Answers to questions like these could be used to develop a risk profile of each traveler. Travelers could then be sorted into grades, with the least risky among them subject to the lightest search. (If you are looking for a needle in a haystack, the first step is to get rid of as much hay as you can.)
Kleiman’s response poses a challenge to those of us who think that better risk-profiling can lead to greater security with less inconvenience to travelers.
"In criminal law, we’re not trying to get to zero crime. So we can play the odds. We can allow some crime to occur somewhere if that’s not the crime we are concentrating force against," he said. "If all you are trying to do is improve the odds against terrorism, there are lots of ways to do that.

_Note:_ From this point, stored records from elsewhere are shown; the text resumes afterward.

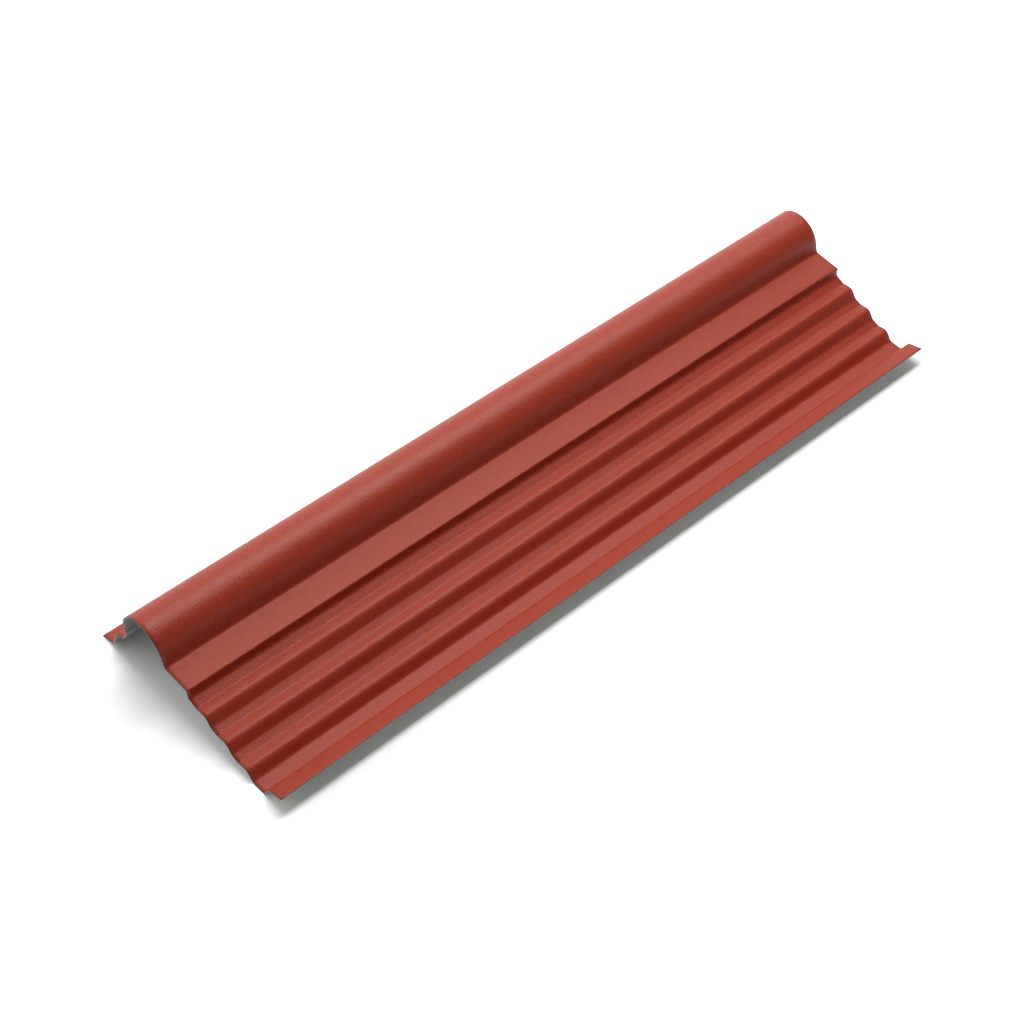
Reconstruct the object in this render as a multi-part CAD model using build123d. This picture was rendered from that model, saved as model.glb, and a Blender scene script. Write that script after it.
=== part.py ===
from build123d import *
from math import atan2, cos, degrees, radians, sin
import os

# Roof hip capping: one length of thin coated steel sheet, rolled and folded along its length.
# The section is drawn with both lips level and then laid on the floor as the piece comes to rest,
# on the bend of its last trough and on the edge of its far lip.
# X runs along the length, the fluted side is towards -Y, Z is up.
# The origin is on the floor, under the middle of the piece.

# Whole piece, in millimetres
LENGTH = 910.0
SHEET = 0.6
LIP = 19.5

# Roll on top: a half round on two straight legs
ROLL_RADIUS = 31.0
NEAR_LEG = 12.2
FAR_LEG = 3.0

# Far side, outwards from the roll
FLARE = 16.0
LEDGE = 14.0
FAR_STEP = 25.0

# Fluted side, outwards from the roll: the flat strip, then the first flute, which starts at a sharp step
STRIP = 34.1
FIRST_STEP = 9.5
FIRST_FLOOR = 11.5
FIRST_RISE = 13.2

# Fluted side: the flutes that are alike, each a steep face, a floor and a gentle rise
LIKE_FLUTES = 2
FACE = 15.4
FLOOR = 8.2
RISE = 11.3

# Fluted side: the last trough and the fold up to the lip
LAST_FLOOR = 13.7
LAST_RISE = 17.0

# Slopes in degrees from level, walking outwards, down is negative
LEG_SLOPE = -90.0
LIP_SLOPE = 0.0
FLARE_SLOPE = -45.0
LEDGE_SLOPE = -7.0
FAR_STEP_SLOPE = -54.0
STRIP_SLOPE = -20.6
FIRST_STEP_SLOPE = -100.0
FIRST_FLOOR_SLOPE = -42.0
FIRST_RISE_SLOPE = -9.8
FACE_SLOPE = -63.5
FLOOR_SLOPE = -29.0
RISE_SLOPE = -8.0
LAST_FLOOR_SLOPE = -15.3
LAST_RISE_SLOPE = 44.0

# Bend radii on the weather face
TIGHT_BEND = 1.5
CREASE_BEND = 3.5
SOFT_BEND = 4.0
CREST_BEND = 8.0
TROUGH_BEND = 16.0

# Sides of the roll's axis
NEAR = -1
FAR = 1

# Turns that bring the two sides to one level
SETTLING_TURNS = 6

# Each leg of a walk outwards: length, slope, and the radius of the bend at its start
far_legs = [
    (FAR_LEG, LEG_SLOPE, 0),
    (FLARE, FLARE_SLOPE, SOFT_BEND),
    (LEDGE, LEDGE_SLOPE, SOFT_BEND),
    (FAR_STEP, FAR_STEP_SLOPE, TIGHT_BEND),
    (LIP, LIP_SLOPE, TIGHT_BEND),
]
first_flute = [
    (FIRST_STEP, FIRST_STEP_SLOPE, TIGHT_BEND),
    (FIRST_FLOOR, FIRST_FLOOR_SLOPE, SOFT_BEND),
    (FIRST_RISE, FIRST_RISE_SLOPE, SOFT_BEND),
]
like_flute = [
    (FACE, FACE_SLOPE, CREST_BEND),
    (FLOOR, FLOOR_SLOPE, TROUGH_BEND),
    (RISE, RISE_SLOPE, TROUGH_BEND),
]
last_trough = [
    (FACE, FACE_SLOPE, CREST_BEND),
    (LAST_FLOOR, LAST_FLOOR_SLOPE, CREST_BEND),
    (LAST_RISE, LAST_RISE_SLOPE, TIGHT_BEND),
    (LIP, LIP_SLOPE, TIGHT_BEND),
]
near_legs = [(NEAR_LEG, LEG_SLOPE, 0), (STRIP, STRIP_SLOPE, CREASE_BEND)] + first_flute
for _ in range(LIKE_FLUTES):
    near_legs += like_flute
near_legs += last_trough


def corners(side, legs):
    """Corner points of a walk outwards from the foot of the half round."""
    points = [(side * ROLL_RADIUS, 0)]
    for length, slope, _ in legs:
        out = side * length * cos(radians(slope))
        up = length * sin(radians(slope))
        points.append((points[-1][0] + out, points[-1][1] + up))
    return points


def folded(side, legs):
    """One side's weather face as a line: straight legs joined by tangent bends."""
    return FilletPolyline(corners(side, legs), radius=[bend for _, _, bend in legs[1:]])


def section():
    """The sheet's section: its weather face, and the thickness inwards from it."""
    with BuildSketch() as sheet:
        with BuildLine():
            folded(FAR, far_legs)
            ThreePointArc((FAR * ROLL_RADIUS, 0), (0, ROLL_RADIUS), (NEAR * ROLL_RADIUS, 0))
            folded(NEAR, near_legs)
            offset(amount=SHEET, side=Side.RIGHT, closed=True)
        make_face()
    return sheet.sketch.face()


def lowest(outline, side):
    """Lowest point of the outline on one side of the roll's axis."""
    half = outline & (Pos(side * LENGTH / 2, 0) * Rectangle(LENGTH, LENGTH))
    level = half.bounding_box().min.Y
    return Vector(half.vertices().sort_by(Axis.Y)[0].X, level)


def at_rest(outline):
    """The outline turned until both sides touch one level, then set down centred on the origin."""
    turned = outline
    for _ in range(SETTLING_TURNS):
        near = lowest(turned, NEAR)
        far = lowest(turned, FAR)
        turned = turned.rotate(Axis.Z, -degrees(atan2(far.Y - near.Y, far.X - near.X)))
    box = turned.bounding_box()
    return Pos(-box.center().X, -box.min.Y) * turned


capping_sheet = extrude(Plane.YZ.offset(-LENGTH / 2) * at_rest(section()), LENGTH)

os.makedirs("parts", exist_ok=True)
export_step(capping_sheet, "parts/capping_sheet.step")
print(capping_sheet.bounding_box(), "girth", capping_sheet.volume / LENGTH / SHEET)
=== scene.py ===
from math import radians

import bpy
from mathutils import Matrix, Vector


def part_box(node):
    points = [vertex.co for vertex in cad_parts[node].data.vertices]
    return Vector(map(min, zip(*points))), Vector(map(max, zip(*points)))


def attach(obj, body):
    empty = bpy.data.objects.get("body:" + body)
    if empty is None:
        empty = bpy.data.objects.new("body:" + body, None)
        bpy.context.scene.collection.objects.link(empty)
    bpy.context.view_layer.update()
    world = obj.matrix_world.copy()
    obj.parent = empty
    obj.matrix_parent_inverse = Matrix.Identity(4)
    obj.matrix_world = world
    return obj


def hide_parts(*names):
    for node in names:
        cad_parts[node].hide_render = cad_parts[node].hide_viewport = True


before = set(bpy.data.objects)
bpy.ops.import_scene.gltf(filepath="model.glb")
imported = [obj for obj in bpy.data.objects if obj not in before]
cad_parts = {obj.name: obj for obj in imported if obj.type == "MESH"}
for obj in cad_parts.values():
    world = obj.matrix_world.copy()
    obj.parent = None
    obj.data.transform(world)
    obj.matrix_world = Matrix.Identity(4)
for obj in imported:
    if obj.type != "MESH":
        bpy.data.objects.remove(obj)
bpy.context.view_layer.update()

# A length of roof capping in thin coated steel sheet: a half-round roll between a short stepped
# side and a wide fluted side. Metres, X along the length, the fluted side towards -Y, Z up.

bl_info = {
    "name": "Roof capping",
    "version": (1, 0, 0),
    "blender": (4, 5, 0),
    "location": "3D View > Sidebar > Capping",
    "description": "Folds a length of coated sheet into a roof capping and sets up its studio",
    "category": "Object",
}

NODE = "capping_sheet"
PIECE = "folded_sheet"
BOX_LOW, BOX_HIGH = [list(corner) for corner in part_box(NODE)]

MM = 0.001

LEVEL, UPRIGHT = 0.0, radians(90.0)

# Bend cuts: points along a fold, and along a quarter of the roll
FOLD_CUTS = 5
ROLL_CUTS = 14
# Radius and cuts where the sheet ends, without a bend
NO_BEND = (0.0, 1)
# Most extra points on one flat
MOST_EXTRA = 20.0
# Points nearer to each other than this are joined, where the weather face meets the rim
JOINED_WITHIN = 0.00001

# Waves: cycles a metre along and across, and an offset that keeps the two kinds apart
EDGE_WAVES = (14.0, 2.0, 0.3)
DISH_WAVES = (22.0, 30.0, 5.7)
WAVE_DETAIL, WAVE_ROUGHNESS = 2.0, 0.4
# How far in from the near and the far edge the edge waves reach
NEAR_REACH, FAR_REACH = 0.026, 0.022
# The burr: its reach from the end, and the distances from its middle where it starts and is full
BURR_REACH = 0.004
BURR_SIDES = (0.0035, 0.0005)

WHITE = (1.0, 1.0, 1.0, 1.0)
# Where the backdrop starts and where it is full, as the +Y part of a direction
BACKDROP = (0.0, 0.6)


def length_value(name, description, millimetres):
    """A size in metres that shows its unit in the panel."""
    return bpy.props.FloatProperty(
        name=name, description=description, default=millimetres * MM, min=0.0,
        subtype="DISTANCE", unit="LENGTH", precision=4)


def angle_value(name, description, degrees):
    """An angle in radians that shows as degrees in the panel."""
    return bpy.props.FloatProperty(
        name=name, description=description, default=radians(degrees),
        subtype="ANGLE", unit="ROTATION", precision=2)


def share_value(name, description, share):
    """A share from nothing to all."""
    return bpy.props.FloatProperty(
        name=name, description=description, default=share, min=0.0, max=1.0, subtype="FACTOR")


def colour_value(name, description, colour):
    """A linear colour."""
    return bpy.props.FloatVectorProperty(
        name=name, description=description, default=colour, min=0.0, max=1.0,
        size=3, subtype="COLOR")


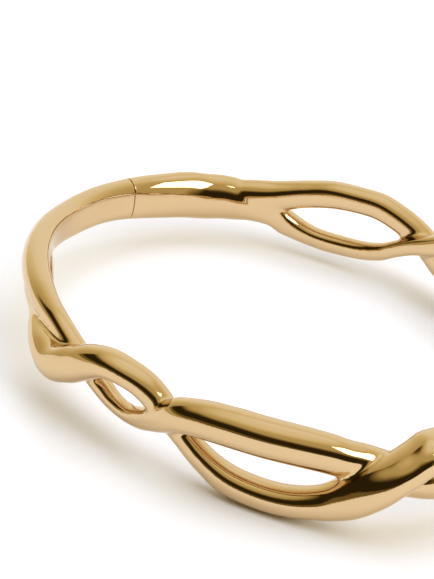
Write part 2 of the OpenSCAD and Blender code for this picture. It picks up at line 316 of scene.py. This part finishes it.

But counter-terrorism is a fault-intolerant environment. How hard would it be for al Qaida—or another terrorist group—to recruit somebody who fits the profile of a trusted traveler?"
To put that point in context, consider the case of New York City. When Mayor Rudolph Giuliani decided to use concentration tactics to eliminate the squeegee men at the city’s bridges and tunnels, he had to accept the likelihood of a slight increase in pick-pocketing elsewhere in the city. That was a risk worth accepting since the new certainty of arrest for squeegeeing guaranteed that squeegee activity would fall close to zero, allowing police rapidly to redeploy to the next problem area. The odds were further improved by the fact that the squeegee men could not coordinate with the pick-pockets.
But terrorists can—and do—coordinate. They can notice, for example, that people who have lived at an address for more than 5 years—or who have an honorable discharge—are not being asked to remove their shoes when they pass through airport metal detectors. And they can act on that information.
"If you’re trying to play the odds against somebody who’s playing the odds against you—that’s a much more difficult problem," Kleiman says. "In criminal law, the law enforcer can act strategically against unorganized groups of offenders incapable of coordinating. But concentration strategies can be defeated by an opponent capable of unitary action."
However, Kleiman agrees that the more data we can muster, the harder it becomes for that opponent to defeat us. It’s hard to play the odds against an opponent who can play the odds against you—but hard for him, too.
This is why ethnic profiling is useless. Al Qaida can recruit terrorists of any ethnicity. If those terrorists are not themselves radical Muslims, mutually beneficial agreements can be struck with terrorists of other backgrounds—much as the Soviets brokered deals between Palestiniani radicals and the Japanese Red Army in the 1970s. (Japanese communists perpetrated one of the bloodiest terrorist atrocities against Israel—the Lod airport attack in 1972.)
By stacking all the elements I mentioned above—age, length of residence, marital status, etc.—atop a couple dozen others, you can create a finely meshed screen that would allow more passengers to move through airports faster. There will be no
return to the easy movement of the 1960s. However, smart odds-playing can make air travel less miserable for most of us. Trusted travelers would still have to pass through some kind of inspection. But by pre-inspecting the large majority of air travelers before they ever arrive at the airport, security officers could put the less-trusted minority through the more personal inspection regime that has so well protected Israel.
Less hay makes life more difficult for the needles.
To clear away the excess hay responsibly, Kleiman’s work reminds us, will require a lot of information. In itself, that information is not so sensitive. Do you care if United Airlines knows how many years in a row you have filed an income tax return? But enabling that information to be collected, checked and used will require travelers to show a little unity of their own—overcoming the interest groups that have thwarted sensible security until now, and demanding a security approach that treats the public’s time as an economic value.
Even in the recession year of 2009, some 710 million travelers departed from U.S. airports. When the economy returns to normal, that number will rebound closer to 750 million. Let’s assume that the typical traveler’s time is worth $50 an hour—not a heroic assumption. Every 30 minutes’ delay at the airport costs the nation’s economy almost $19 billion. That’s real money—enough to fund the entire state university system of California for a year. But because it does not show up as a cost to government—only as a burden on individuals and the companies that employ them—it’s treated as free.
Kleiman reminds us that prison is expensive, so prison time should be conserved whenever possible. The same is true for labor and the travel time that fritters it away.
If the idiotic measures put in place by the TSA after the underwear bomber achieve anything, they should at least remind us of that.